What helps your creative process when you’re feeling uninspired?
This is something I’ve struggled with fairly recently. I hit this point where I was not inspired whatsoever. What I would say to past-Chase and anyone in the same position is to keep pushing. A lot of people say take a break and let it come to you, but I’m in a position where there’s not a lot of time that I have strictly for working on music. If I show up to my computer and I’m not inspired, it feels like a loss. However, I’ve learned it’s not something to beat myself up about. When I was doing High Noon, for example, it was all about pushing through.

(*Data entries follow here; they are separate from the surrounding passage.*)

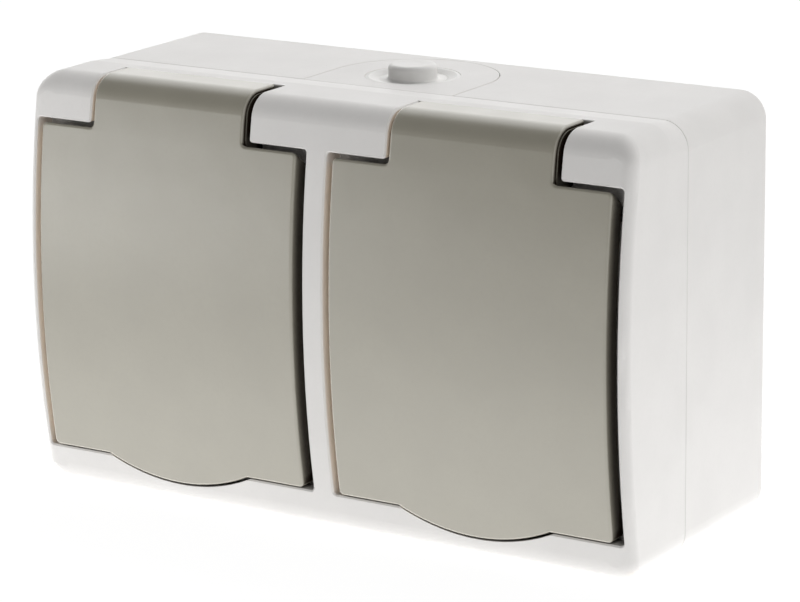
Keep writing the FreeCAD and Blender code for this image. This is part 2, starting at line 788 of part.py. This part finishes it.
def entry_plate():
    """The plate that slides into the box's top wall and carries the cable grommet."""
    under = half_h - wall
    plate = entry_outline(entry_half, entry_y, -box_depth, under, half_h)
    wide = entry_half + entry_flange
    flange = entry_outline(wide, entry_y, -box_depth, under - entry_flange_thick, under)
    flange = flange.common(block(-wide, wide, -box_depth, -floor_wall - entry_fit, under - wall, half_h))
    plate = join([plate, flange])
    plate = plate.cut(rod_z(grommet_radius, 0, half_h + 1, 0, entry_y))
    return plate.cut(seal_ring(-box_depth, -box_depth + seal_in_box))


def entry_grommet():
    """The soft blind grommet: dished ring with a closed stub, hollow below, held by its lower flange."""
    seat = wall + entry_flange_thick
    outline = [
        (0, stub_height),
        (stub_radius - stub_round, stub_height),
        (stub_radius, stub_height - stub_round),
        (stub_radius, -dish_drop),
        (dish_radius, -dish_drop),
        (grommet_radius - stub_round, 0),
        (grommet_radius - entry_fit / 2, 0),
        (grommet_radius - entry_fit / 2, -seat),
        (grommet_radius + entry_flange, -seat),
        (grommet_radius + entry_flange, -seat - stub_skin),
        (dish_radius, -seat - stub_skin),
        (dish_radius, -dish_drop - stub_skin),
        (stub_radius - stub_skin, -dish_drop - stub_skin),
        (stub_radius - stub_skin, stub_height - stub_skin),
        (0, stub_height - stub_skin),
    ]
    corners = [V(r, entry_y, half_h + z) for r, z in outline]
    edges = [Part.makeLine(a, b) for a, b in zip(corners, corners[1:] + corners[:1])]
    turn = math.pi / 4
    crown = corners[2] + V(stub_round * (math.cos(turn) - 1), 0, stub_round * math.sin(turn))
    edges[1] = Part.Arc(corners[1], crown, corners[2]).toShape()
    return Part.Face(Part.Wire(edges)).revolve(V(0, entry_y, 0), ALONG_Z, 360)


def link_wire(z):
    """A stiff insulated wire between the two carriers."""
    end = pitch / 2 - carrier_width / 2 + link_grip
    return rod_x(link_radius, -end, end, link_y, z)


def centre_screw():
    """The screw that holds the cup to its carrier."""
    head = screw_head_radius - cup_fit
    return screw(0, cup_floor_front, 0, centre_screw_length, centre_screw_radius, head)


def cover_screws():
    """The four screws that hold the cover to the box, under the lids."""
    places = [(x, z) for x in (-cover_screw_x, cover_screw_x) for z in (-cover_screw_z, cover_screw_z)]
    head = screw_head_radius - cup_fit
    return [screw(x, plate_front, z, cover_screw_length, centre_screw_radius, head) for x, z in places]


def carrier_screws():
    """The four screws that hold the carriers to the box's pillars."""
    head = carrier_front + carrier_screw_sunk - screw_head_height
    length = carrier_depth - carrier_screw_sunk + screw_head_height + carrier_screw_grip
    radii = (terminal_screw_radius, screw_head_radius - 2 * cup_fit)
    screws = []
    for x in socket_xs.values():
        for side in (-1, 1):
            place = (x + side * carrier_screw_x, head, side * carrier_screw_z)
            screws.append(screw(*place, length, *radii))
    return screws


def write(name, shapes):
    """Writes one node from one solid or a list of them."""
    shape = Part.makeCompound(shapes) if isinstance(shapes, list) else shapes
    shape.exportStep(f"parts/{name}.step")
    print(name, len(shape.Solids), round(shape.Volume, 1), shape.isValid())


def main():
    os.makedirs("parts", exist_ok=True)
    write("back_box", back_box())
    write("entry_plate", entry_plate())
    write("entry_grommet", entry_grommet())
    write("housing_seal", seal_ring(-box_depth - seal_thick + seal_in_box, -box_depth + seal_in_box))
    write("front_cover", front_cover())
    paired = {
        "lid": lid(),
        "lid_seal": lid_seal(),
        "hinge_pin": hinge_pin(),
        "lid_spring": lid_spring(),
        "socket_face": socket_face(),
        "flange_seal": flange_ring(),
        "contact_carrier": contact_carrier(),
        "line_contact": contact(-1),
        "neutral_contact": contact(1),
        "earth_bracket": earth_bracket(),
        "centre_screw": centre_screw(),
    }
    for name, shape in paired.items():
        slide = lid_sideways if name in ("lid", "lid_seal") else 0
        for hand, x in socket_xs.items():
            write(f"{name}_{hand}", at(shape, x - slide))
    write("cover_screws", cover_screws())
    write("carrier_screws", carrier_screws())
    write("terminal_screws", terminal_screws())
    for name, z in (("line_link", link_spacing), ("neutral_link", 0), ("earth_link", -link_spacing)):
        write(name, link_wire(z))


main()
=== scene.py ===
import json
import math

import bmesh
import bpy
from mathutils import Matrix, Vector

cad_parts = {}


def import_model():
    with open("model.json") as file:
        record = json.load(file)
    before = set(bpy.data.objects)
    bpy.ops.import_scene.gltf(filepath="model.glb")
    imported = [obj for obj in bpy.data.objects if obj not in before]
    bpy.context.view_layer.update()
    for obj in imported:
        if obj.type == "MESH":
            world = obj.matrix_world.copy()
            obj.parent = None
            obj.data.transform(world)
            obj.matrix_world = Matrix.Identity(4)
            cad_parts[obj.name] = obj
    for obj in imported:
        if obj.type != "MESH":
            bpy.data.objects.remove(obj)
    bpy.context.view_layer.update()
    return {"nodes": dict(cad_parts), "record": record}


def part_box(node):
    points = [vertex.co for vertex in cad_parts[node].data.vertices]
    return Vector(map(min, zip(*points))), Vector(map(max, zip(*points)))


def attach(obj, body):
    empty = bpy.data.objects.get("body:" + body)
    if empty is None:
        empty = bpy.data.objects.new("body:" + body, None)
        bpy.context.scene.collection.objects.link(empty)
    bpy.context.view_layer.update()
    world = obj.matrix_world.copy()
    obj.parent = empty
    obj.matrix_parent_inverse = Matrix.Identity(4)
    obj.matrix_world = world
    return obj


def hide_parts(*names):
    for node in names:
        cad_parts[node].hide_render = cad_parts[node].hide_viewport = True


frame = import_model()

# A twin weatherproof wall socket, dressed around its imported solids. Metres, front towards -Y, +Z up.

MM = 0.001
nodes = frame["nodes"]
record = frame["record"]
HANDS = ("left", "right")
FLOOR_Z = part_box("back_box")[0].z


# Materials

# Where a colour mix has its factor, its first and second colour and the colour that comes out
MIX_FACTOR = 0
MIX_FIRST = 6
MIX_SECOND = 7
MIX_OUT = 2

# What a plastic shows: the size of its flow clouds, specks, worn patches, waves and grain
CLOUD_SIZE = 14 * MM
SPECK_SIZE = 0.9 * MM
SPECK_SHARE = 0.25
WORN_SIZE = 6 * MM
WAVE_SIZE = 9 * MM
WAVE_DEPTH = 0.05 * MM
GRAIN_SIZE = 0.35 * MM
GRAIN_DEPTH = 0.012 * MM

# What a metal shows: drawn lines and duller patches
LINE_SIZE = 0.25 * MM
LINE_DEPTH = 0.01 * MM
PATCH_SIZE = 3 * MM
PATCH_TONE = 0.82

# What a rubber shows: a powdery bloom, dull patches and a fine grain
BLOOM_SIZE = 2.5 * MM
DULL_SIZE = 1.2 * MM
SKIN_SIZE = 0.2 * MM
SKIN_DEPTH = 0.015 * MM

# A side by the way that it faces, and how far a surface is turned to it where it starts and fully counts
# These sides mask the painted gap shading: undersides are spared the painted shade, the others take painted
# light.
UNDERSIDE = ((0, 0, -1), 0.3, 0.7)
LEFT_SIDE = ((-1, 0, 0), 0.3, 0.7)
RIGHT_SIDE = ((1, 0, 0), 0.3, 0.7)
LOW_LEFT_EDGE = ((-0.5, -0.6, -0.5), 0.69, 0.76)

# Painted shade and painted light in narrow gaps. Within reach of other walls the colour is painted dark as
# shade, fully so at the open share "closed" and not at all at "clear". The sides that stray light from the
# left reaches are painted the light colour "lit" instead, fully so at "clear" and not at all at "unlit".
HOUSING_GAP_SHADING = {
    "reach": 9.0 * MM,
    "dark": (0.040, 0.027, 0.020),
    "closed": 0.02,
    "clear": 0.15,
    "lit": (0.92, 0.81, 0.71),
    "lit_sides": [RIGHT_SIDE],
    "unlit": 0.45,
}
LID_GAP_SHADING = {
    "reach": 3.0 * MM,
    "dark": (0.018, 0.011, 0.007),
    "closed": 0.48,
    "clear": 0.86,
    "lit": (0.92, 0.85, 0.74),
    "lit_sides": [LEFT_SIDE, LOW_LEFT_EDGE],
    "unlit": 0.95,
}


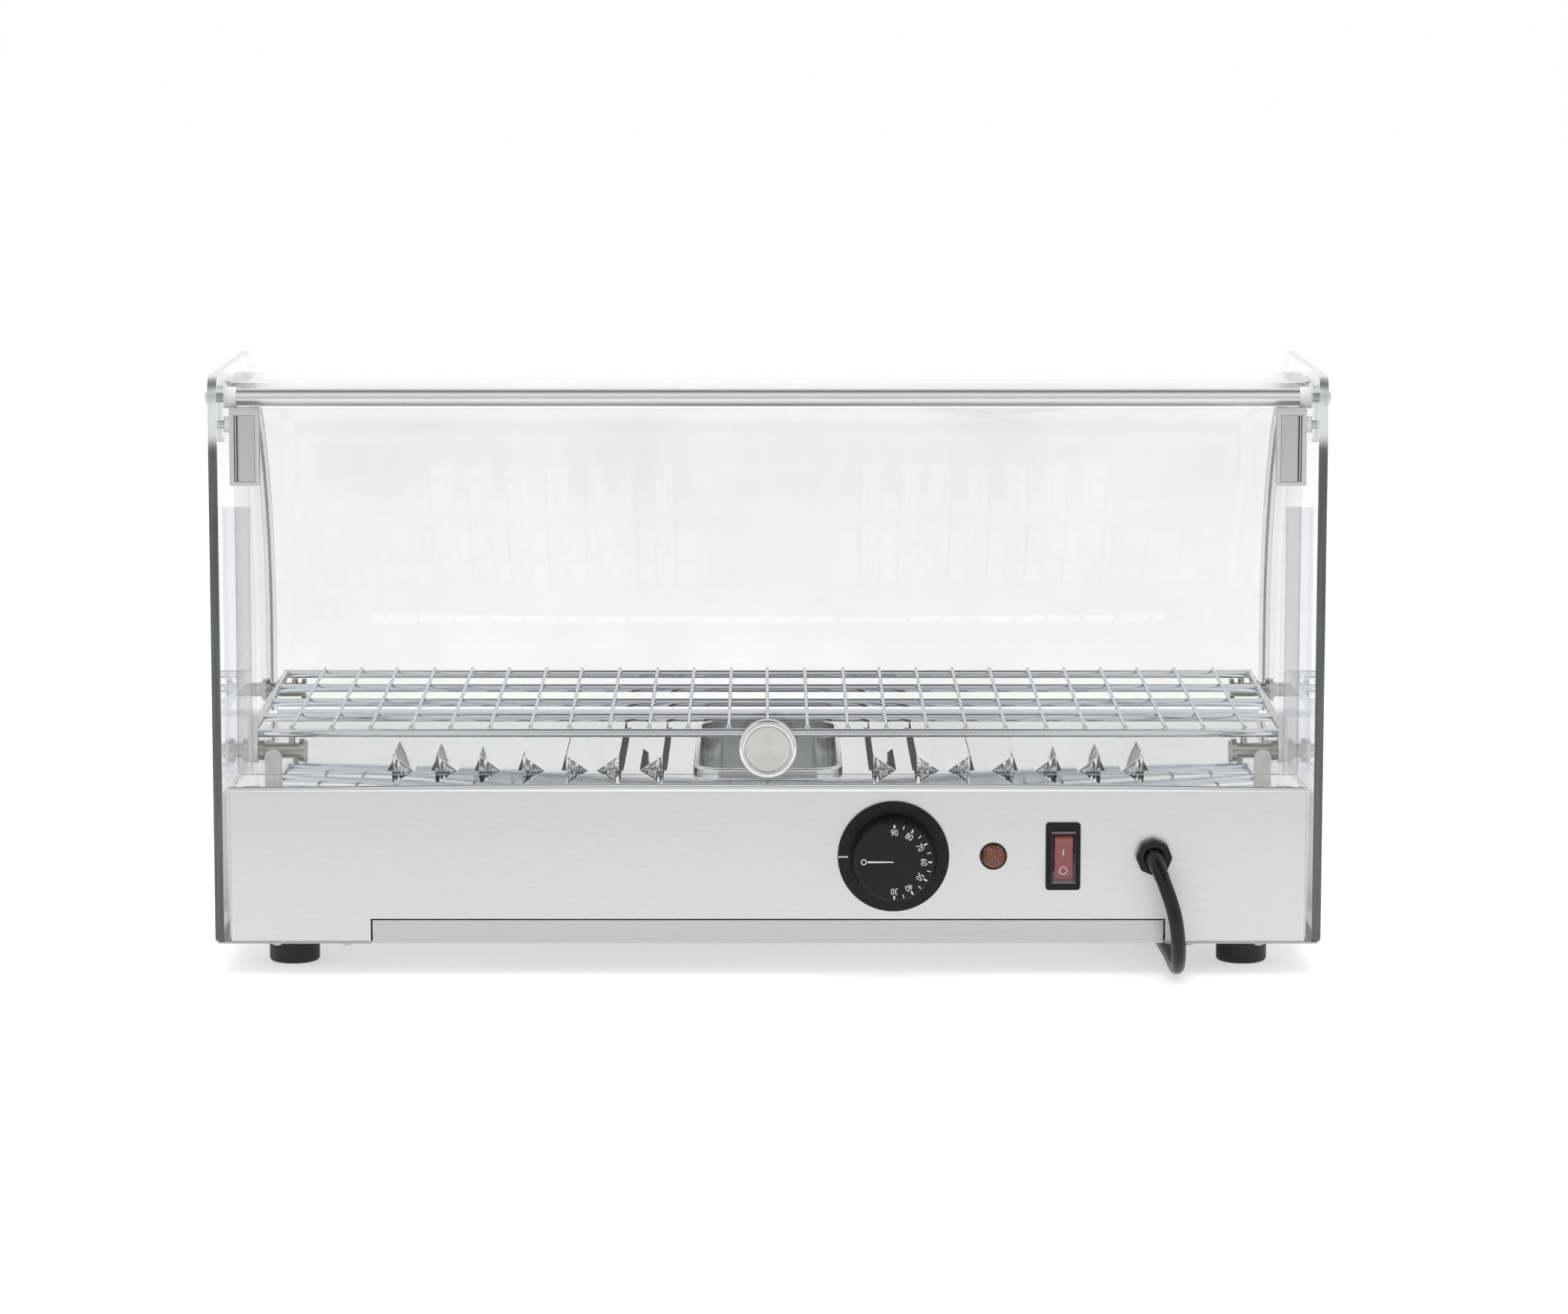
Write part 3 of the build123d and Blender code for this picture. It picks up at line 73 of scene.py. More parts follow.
camera_data = bpy.data.cameras.new("studio_camera")
camera_data.sensor_fit = "HORIZONTAL"
camera_data.sensor_width = 36.0
camera_data.lens = FOCAL_PIXELS / PICTURE_WIDTH * camera_data.sensor_width
camera_data.shift_x = SHIFT_PIXELS / PICTURE_WIDTH
camera_data.clip_end = 60.0
camera = into_scene("studio_camera", camera_data)
camera.location = (0.0, -CAMERA_BACK, CAMERA_UP)
camera.rotation_euler = (math.radians(90.0 - CAMERA_TILT), 0.0, 0.0)
bpy.context.scene.camera = camera
print("lens", round(camera_data.lens, 1), "mm")

# %% [markdown]
# ## Grids into meshes
#
# Most new pieces are surfaces: a grid of points worked out by numpy from two parameters. This
# helper joins the grid points into four-sided faces, and it can close the grid round either
# parameter, as a tube or a ring needs. Others turn a profile, carry a circle along a path, and
# make the mesh object.

# %% Surface helpers
MM = 0.001


def round_angles(count):
    """Evenly spaced angles, once round."""
    return np.linspace(0, 2 * math.pi, count, endpoint=False)


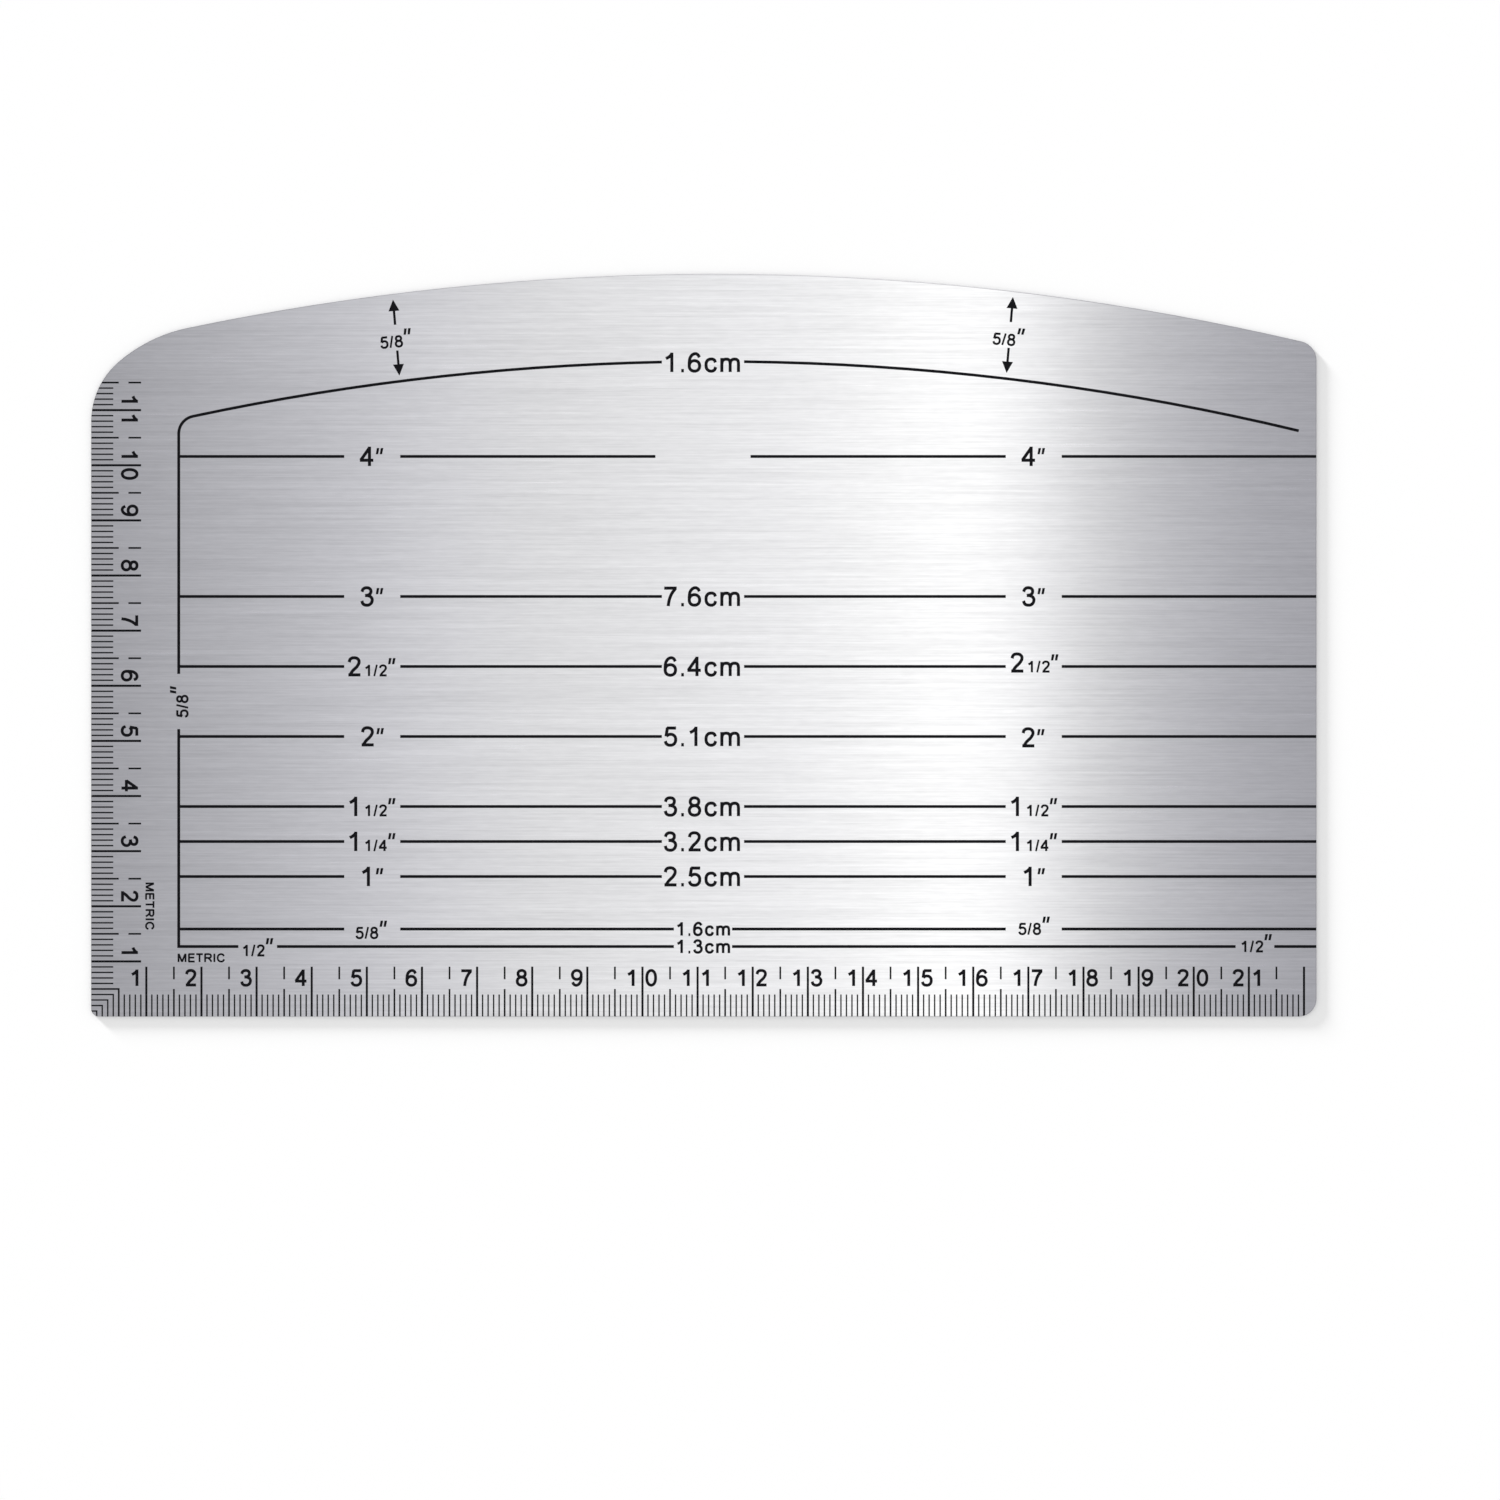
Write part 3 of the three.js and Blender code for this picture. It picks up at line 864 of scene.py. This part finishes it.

I made tunes at hours that I’d never imagined I’d work on music before and it worked. Persistence leads to perfection.
What’s more fun for you to make: bangers or deep, sexy tunes?
I used to be the kind of producer that would set out to make a ‘banger’ and end up with a really chill tune. *chuckles* When I was in school, I never wanted to take art classes because you’d be told what to draw. I realized that’s exactly what I was doing when I sat down with a specific idea of what I wanted to create. Now that I’ve gotten a little better at getting the creative flow going, I have to say that I mostly enjoy making the bangers. People seem to enjoy my trippy, weird tunes a bit more than the bangers though, which is interesting to me.
What’s next for you? Any plans for a new EP or album?
Yeah! I’ve got a new EP in the works, but it is summer; which is the busiest time of the year with festivals and whatnot. And EP is shaping up though, and I’m also working on another tune with Chrome Wolves since the first one went over so well.